[START DATA SHOWN]
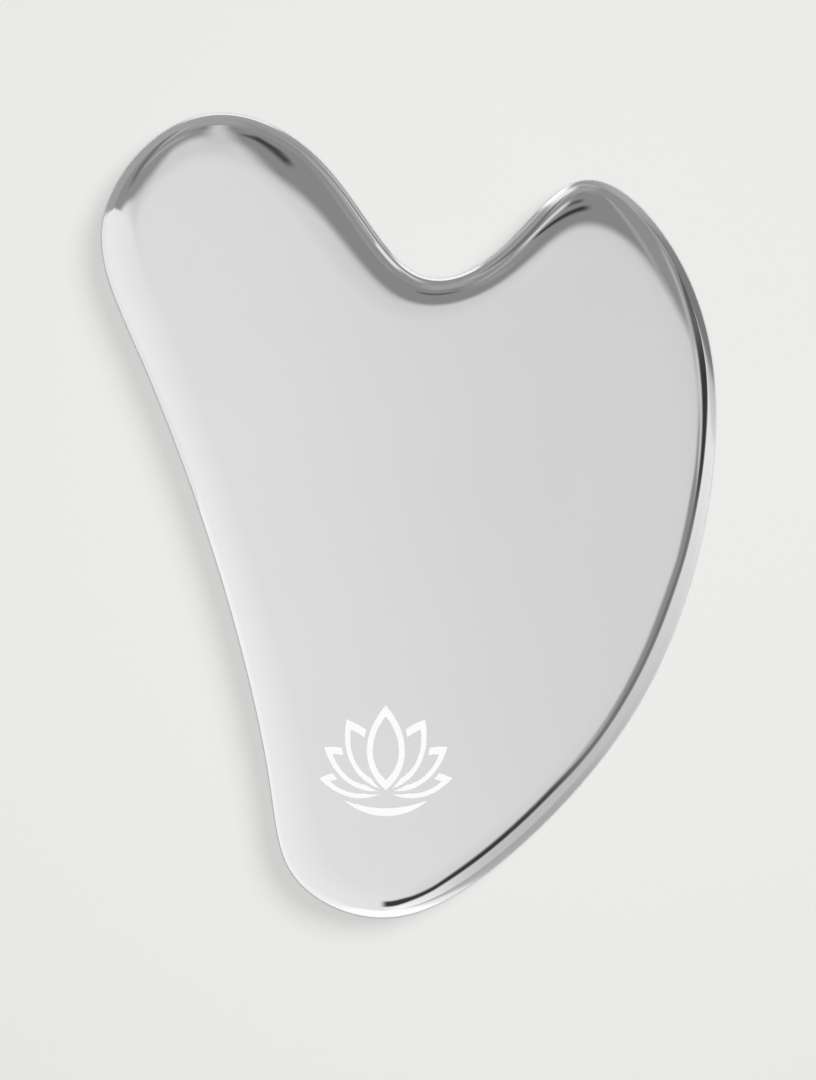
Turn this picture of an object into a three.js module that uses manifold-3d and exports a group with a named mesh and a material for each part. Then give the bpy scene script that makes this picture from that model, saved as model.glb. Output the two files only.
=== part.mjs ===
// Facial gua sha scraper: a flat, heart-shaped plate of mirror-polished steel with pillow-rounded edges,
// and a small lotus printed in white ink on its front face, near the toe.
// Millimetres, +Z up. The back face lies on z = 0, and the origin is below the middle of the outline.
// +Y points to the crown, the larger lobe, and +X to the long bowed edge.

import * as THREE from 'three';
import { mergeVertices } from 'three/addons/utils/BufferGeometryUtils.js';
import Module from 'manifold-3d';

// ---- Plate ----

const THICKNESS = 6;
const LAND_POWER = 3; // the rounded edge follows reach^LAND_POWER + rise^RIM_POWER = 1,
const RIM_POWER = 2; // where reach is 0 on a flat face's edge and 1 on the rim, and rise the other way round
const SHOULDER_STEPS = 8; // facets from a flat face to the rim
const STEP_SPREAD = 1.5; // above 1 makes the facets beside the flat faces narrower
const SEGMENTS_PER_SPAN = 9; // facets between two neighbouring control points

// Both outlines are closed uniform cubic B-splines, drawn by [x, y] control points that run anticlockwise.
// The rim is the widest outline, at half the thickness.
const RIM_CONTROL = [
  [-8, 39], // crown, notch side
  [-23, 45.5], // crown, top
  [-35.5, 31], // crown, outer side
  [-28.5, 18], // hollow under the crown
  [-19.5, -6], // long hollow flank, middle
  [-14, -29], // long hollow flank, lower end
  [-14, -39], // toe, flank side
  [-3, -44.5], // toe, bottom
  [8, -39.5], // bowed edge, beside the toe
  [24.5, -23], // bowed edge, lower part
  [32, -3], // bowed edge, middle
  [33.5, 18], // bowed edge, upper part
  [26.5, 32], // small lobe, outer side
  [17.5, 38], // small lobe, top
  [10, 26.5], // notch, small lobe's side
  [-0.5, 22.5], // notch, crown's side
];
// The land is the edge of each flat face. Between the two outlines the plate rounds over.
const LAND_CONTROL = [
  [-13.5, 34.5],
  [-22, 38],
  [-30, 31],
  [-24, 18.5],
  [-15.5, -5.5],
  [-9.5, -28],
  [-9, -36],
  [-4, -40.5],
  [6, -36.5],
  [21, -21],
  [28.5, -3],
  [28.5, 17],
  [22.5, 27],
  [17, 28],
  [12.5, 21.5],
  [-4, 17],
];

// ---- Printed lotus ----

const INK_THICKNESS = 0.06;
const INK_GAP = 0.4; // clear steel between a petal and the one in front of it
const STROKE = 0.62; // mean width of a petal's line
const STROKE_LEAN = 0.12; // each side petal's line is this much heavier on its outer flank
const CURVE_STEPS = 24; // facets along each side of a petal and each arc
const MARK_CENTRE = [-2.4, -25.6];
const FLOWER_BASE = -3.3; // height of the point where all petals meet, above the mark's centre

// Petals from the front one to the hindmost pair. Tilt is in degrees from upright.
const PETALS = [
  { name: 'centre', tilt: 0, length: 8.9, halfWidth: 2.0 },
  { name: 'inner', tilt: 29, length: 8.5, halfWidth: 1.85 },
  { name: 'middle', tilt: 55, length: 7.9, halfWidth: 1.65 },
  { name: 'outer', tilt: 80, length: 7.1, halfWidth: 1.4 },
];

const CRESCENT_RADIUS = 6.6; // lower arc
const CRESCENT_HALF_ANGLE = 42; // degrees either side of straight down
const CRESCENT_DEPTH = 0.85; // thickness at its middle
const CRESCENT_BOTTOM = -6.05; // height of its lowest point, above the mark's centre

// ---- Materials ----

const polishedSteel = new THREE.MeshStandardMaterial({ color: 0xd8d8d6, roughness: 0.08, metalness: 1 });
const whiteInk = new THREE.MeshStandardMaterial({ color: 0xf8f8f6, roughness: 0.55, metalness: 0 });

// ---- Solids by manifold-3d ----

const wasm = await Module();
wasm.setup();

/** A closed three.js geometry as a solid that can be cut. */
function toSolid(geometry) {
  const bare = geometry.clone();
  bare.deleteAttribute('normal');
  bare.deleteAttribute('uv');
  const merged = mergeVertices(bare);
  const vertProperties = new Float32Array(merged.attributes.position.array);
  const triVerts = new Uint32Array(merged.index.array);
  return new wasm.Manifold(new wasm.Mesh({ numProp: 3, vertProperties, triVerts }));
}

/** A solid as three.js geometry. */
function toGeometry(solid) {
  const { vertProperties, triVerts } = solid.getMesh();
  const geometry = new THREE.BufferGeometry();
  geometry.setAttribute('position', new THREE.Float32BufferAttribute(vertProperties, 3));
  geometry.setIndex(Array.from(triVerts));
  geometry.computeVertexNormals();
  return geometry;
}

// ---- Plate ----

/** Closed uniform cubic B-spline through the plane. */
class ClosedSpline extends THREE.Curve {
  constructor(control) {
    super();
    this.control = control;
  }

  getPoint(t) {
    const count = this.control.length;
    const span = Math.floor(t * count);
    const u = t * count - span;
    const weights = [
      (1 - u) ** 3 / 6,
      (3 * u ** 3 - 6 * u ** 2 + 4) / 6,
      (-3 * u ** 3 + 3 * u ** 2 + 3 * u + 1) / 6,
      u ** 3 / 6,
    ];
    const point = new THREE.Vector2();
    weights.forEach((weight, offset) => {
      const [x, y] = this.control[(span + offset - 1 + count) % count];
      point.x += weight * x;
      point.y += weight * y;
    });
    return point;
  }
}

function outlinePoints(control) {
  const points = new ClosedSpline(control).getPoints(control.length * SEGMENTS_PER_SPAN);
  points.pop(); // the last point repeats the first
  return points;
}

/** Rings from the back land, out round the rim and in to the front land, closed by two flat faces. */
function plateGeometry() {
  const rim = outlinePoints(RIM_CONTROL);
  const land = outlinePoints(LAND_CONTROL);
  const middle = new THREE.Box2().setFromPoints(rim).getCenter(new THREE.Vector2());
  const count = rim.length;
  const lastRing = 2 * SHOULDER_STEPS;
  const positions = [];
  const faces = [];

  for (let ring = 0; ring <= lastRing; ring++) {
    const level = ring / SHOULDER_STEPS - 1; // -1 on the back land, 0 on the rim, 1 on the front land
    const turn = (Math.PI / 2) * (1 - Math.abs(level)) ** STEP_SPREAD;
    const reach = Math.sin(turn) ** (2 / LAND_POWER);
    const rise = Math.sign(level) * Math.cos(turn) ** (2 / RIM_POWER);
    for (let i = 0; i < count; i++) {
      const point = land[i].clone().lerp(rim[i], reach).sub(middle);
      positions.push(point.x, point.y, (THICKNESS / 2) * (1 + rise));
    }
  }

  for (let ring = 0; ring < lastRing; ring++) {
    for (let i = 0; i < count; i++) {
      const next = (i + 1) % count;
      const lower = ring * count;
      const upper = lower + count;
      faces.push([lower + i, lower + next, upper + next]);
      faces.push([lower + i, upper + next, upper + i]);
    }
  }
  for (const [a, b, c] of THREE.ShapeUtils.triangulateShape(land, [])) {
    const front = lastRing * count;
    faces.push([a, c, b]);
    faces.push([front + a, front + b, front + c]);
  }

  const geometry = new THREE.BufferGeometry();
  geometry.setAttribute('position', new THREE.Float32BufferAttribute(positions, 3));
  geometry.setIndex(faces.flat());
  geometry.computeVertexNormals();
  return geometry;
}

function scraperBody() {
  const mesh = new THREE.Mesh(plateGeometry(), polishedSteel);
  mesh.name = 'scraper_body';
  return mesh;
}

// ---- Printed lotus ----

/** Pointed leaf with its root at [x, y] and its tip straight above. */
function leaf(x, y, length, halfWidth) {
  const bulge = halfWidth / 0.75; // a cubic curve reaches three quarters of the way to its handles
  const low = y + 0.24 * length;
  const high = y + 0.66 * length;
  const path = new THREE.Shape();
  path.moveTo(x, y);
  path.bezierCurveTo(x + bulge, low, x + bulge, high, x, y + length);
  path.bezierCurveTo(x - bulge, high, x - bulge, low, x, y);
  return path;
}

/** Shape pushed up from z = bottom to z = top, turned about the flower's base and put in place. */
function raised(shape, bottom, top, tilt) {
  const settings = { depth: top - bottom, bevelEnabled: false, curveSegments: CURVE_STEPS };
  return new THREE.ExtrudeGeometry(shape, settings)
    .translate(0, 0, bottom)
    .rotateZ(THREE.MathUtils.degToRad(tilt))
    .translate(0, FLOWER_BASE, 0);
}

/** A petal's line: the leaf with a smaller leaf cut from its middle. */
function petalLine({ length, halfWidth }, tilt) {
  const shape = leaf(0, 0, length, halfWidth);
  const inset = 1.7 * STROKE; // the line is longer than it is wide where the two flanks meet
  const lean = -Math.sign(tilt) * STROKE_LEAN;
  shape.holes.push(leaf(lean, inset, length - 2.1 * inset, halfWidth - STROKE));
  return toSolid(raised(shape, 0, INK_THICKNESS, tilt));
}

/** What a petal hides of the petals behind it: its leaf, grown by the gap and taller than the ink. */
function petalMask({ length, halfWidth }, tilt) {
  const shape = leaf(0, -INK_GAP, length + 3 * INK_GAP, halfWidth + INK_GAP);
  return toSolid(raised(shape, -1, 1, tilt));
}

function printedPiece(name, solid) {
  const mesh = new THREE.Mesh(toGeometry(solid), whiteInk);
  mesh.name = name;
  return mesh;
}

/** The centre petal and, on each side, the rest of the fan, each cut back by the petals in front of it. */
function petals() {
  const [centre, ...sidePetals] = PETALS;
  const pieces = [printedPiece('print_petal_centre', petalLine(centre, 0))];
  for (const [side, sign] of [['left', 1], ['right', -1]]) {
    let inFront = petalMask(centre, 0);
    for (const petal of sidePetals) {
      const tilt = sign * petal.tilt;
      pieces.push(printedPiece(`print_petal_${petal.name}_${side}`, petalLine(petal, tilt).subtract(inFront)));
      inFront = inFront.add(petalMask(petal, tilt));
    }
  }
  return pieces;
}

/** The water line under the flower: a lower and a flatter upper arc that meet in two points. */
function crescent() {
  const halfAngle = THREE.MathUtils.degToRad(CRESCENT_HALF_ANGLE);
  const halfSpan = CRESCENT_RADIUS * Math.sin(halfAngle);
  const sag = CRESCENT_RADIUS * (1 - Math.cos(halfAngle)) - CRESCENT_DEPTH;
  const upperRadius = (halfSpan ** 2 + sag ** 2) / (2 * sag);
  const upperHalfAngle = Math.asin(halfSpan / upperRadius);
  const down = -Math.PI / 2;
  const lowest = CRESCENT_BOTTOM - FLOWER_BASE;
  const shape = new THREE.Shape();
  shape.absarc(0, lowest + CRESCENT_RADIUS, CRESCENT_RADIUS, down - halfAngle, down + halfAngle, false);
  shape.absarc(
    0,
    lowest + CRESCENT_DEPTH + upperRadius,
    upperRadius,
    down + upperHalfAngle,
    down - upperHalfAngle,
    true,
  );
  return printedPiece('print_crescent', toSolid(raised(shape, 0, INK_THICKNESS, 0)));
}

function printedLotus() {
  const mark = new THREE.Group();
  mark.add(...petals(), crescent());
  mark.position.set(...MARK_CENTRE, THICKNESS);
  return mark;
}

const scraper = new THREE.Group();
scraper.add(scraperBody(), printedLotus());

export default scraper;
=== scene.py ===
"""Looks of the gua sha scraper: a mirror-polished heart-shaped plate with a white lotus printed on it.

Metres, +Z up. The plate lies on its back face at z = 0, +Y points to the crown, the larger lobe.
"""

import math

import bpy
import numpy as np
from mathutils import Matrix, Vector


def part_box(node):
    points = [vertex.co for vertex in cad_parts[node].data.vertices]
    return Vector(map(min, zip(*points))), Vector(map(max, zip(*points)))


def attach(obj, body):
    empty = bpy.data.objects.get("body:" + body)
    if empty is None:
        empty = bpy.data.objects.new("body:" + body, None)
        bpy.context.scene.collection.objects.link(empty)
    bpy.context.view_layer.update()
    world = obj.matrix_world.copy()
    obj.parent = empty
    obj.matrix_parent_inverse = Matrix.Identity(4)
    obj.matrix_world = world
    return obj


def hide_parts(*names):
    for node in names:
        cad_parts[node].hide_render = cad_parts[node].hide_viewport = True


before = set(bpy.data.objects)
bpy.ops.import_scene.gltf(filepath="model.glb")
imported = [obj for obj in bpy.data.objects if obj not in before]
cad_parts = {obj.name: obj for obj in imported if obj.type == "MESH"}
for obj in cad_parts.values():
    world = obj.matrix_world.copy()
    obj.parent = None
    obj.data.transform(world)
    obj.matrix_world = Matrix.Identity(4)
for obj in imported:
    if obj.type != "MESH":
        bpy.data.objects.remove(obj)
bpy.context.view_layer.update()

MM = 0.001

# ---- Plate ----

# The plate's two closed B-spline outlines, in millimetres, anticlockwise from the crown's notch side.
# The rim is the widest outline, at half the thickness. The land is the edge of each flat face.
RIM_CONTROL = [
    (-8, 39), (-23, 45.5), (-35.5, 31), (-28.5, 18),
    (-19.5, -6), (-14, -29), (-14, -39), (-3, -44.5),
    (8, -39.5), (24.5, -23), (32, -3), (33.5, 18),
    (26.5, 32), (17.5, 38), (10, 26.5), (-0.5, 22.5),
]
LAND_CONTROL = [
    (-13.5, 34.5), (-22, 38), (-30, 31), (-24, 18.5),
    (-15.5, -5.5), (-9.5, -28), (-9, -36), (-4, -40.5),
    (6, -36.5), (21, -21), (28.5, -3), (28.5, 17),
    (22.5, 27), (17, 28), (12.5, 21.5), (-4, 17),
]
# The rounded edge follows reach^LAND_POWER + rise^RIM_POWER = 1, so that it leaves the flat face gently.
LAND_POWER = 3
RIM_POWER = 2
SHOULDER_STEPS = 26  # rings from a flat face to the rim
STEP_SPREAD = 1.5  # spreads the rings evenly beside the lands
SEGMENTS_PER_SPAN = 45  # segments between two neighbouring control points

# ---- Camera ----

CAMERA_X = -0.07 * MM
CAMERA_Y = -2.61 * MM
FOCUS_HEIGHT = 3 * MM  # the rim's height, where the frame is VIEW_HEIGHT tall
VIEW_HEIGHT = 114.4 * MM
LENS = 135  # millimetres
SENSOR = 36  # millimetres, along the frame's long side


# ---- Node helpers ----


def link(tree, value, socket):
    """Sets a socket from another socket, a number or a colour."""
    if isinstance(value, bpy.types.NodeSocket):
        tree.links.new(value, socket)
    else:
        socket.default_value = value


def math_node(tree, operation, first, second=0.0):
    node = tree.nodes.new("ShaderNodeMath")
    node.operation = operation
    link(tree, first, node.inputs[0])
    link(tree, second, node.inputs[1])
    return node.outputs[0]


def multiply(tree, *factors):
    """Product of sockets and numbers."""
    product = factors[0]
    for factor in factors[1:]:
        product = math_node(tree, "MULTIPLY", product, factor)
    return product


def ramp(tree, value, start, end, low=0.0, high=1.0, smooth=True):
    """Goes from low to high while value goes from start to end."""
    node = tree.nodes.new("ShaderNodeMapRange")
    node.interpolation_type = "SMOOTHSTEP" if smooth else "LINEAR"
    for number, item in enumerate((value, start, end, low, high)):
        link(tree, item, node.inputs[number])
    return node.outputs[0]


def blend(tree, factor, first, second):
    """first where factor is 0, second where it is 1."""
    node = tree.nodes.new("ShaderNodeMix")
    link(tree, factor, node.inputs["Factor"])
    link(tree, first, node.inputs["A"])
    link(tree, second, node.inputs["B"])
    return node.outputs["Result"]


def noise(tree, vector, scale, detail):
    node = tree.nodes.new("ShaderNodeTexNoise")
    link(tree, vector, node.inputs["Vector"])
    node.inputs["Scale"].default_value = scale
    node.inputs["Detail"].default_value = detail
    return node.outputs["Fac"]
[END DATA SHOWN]
WORK TO BE COMPLETED
Reproduce exactly, and only, the lines from the one that contains "cad_parts[node].hide_render = cad_parts[node].hide_viewport" down to the one that contains "# ---- Plate", both ends included.

SOLUTION FOR THIS TASK
        cad_parts[node].hide_render = cad_parts[node].hide_viewport = True


before = set(bpy.data.objects)
bpy.ops.import_scene.gltf(filepath="model.glb")
imported = [obj for obj in bpy.data.objects if obj not in before]
cad_parts = {obj.name: obj for obj in imported if obj.type == "MESH"}
for obj in cad_parts.values():
    world = obj.matrix_world.copy()
    obj.parent = None
    obj.data.transform(world)
    obj.matrix_world = Matrix.Identity(4)
for obj in imported:
    if obj.type != "MESH":
        bpy.data.objects.remove(obj)
bpy.context.view_layer.update()

MM = 0.001

# ---- Plate ----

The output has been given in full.